The Federal Circuit's opinion in CSIRO clarifies that what matters for purposes of determining appropriate damages in cases involving SEPs is the patents' status as standard-essential, regardless of whether they are subject to any actual commitment to license them on RAND terms. That said, it remains to be seen how CSIRO will be applied in cases in which the asserted patents' status as standard-essential is contested. It also remains to be seen how CSIRO will be applied in cases in which there is evidence that the patented technology was incorporated into the standard at issue at least in part because it was superior in some important respect to competing technology. Such evidence would support an argument that the patent owner may be entitled to some compensation for the success of the standard, and not just for the incremental value of the patented technology.

At the same time, while the Commission's statement in the 1020 Investigation makes clear that the Commission will investigate complaints of patent infringement brought by owners of SEPs on the same footing as owners of other patents, what is not yet clear is whether the Commission will ultimately issue an exclusion order for the infringement of SEPs, and if so, under what circumstances.

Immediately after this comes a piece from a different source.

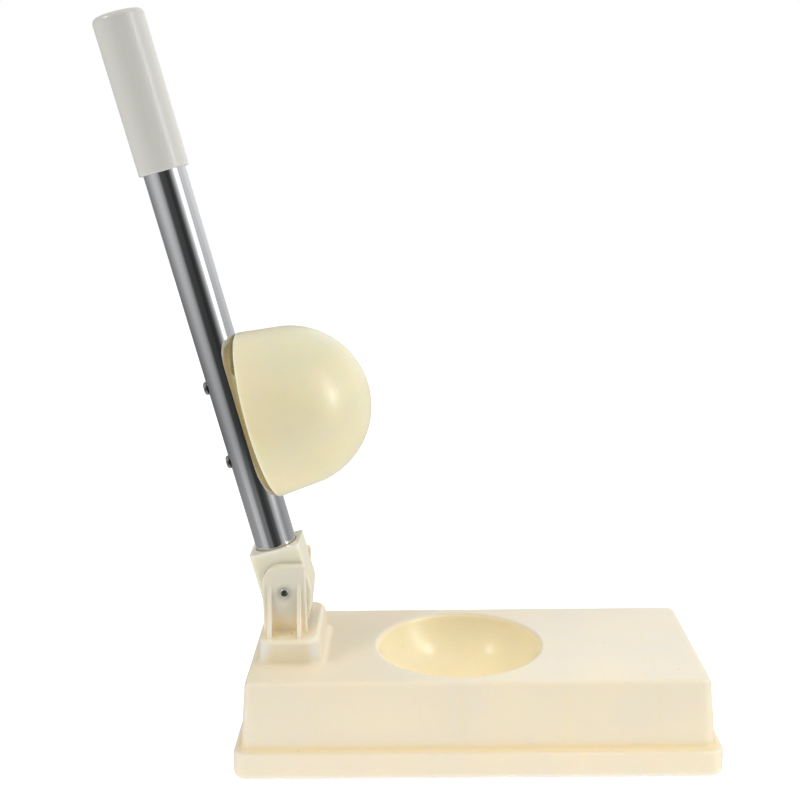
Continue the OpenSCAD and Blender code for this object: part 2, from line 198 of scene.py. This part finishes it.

One thing, however, is clear: the continuing uncertainty about the scope and nature of the remedies available to the owners of SEPs for the unauthorized use of their patented inventions fuels continuing doubt about the wisdom of contributing patented technology to the development of standards in the first instance. The doubt is becoming increasingly acute in the face of an ever more forceful resistance by the implementers of standards to pay for the use of the patented technology incorporated into those standards. Many owners of SEPs incorporated into the 4G/LTE standard for example, have yet to be compensated for the use of their technology, and there are very real concerns that the development of the 5G standard will be stymied for want of contributors. In the long run, unless we can fix and stabilize the incentives for innovators to contribute their patented technology to the development of standards - which means ensuring that the innovators will be able to realize the fair value of their contributions - we run the very real risk of impeding technological progress for years to come.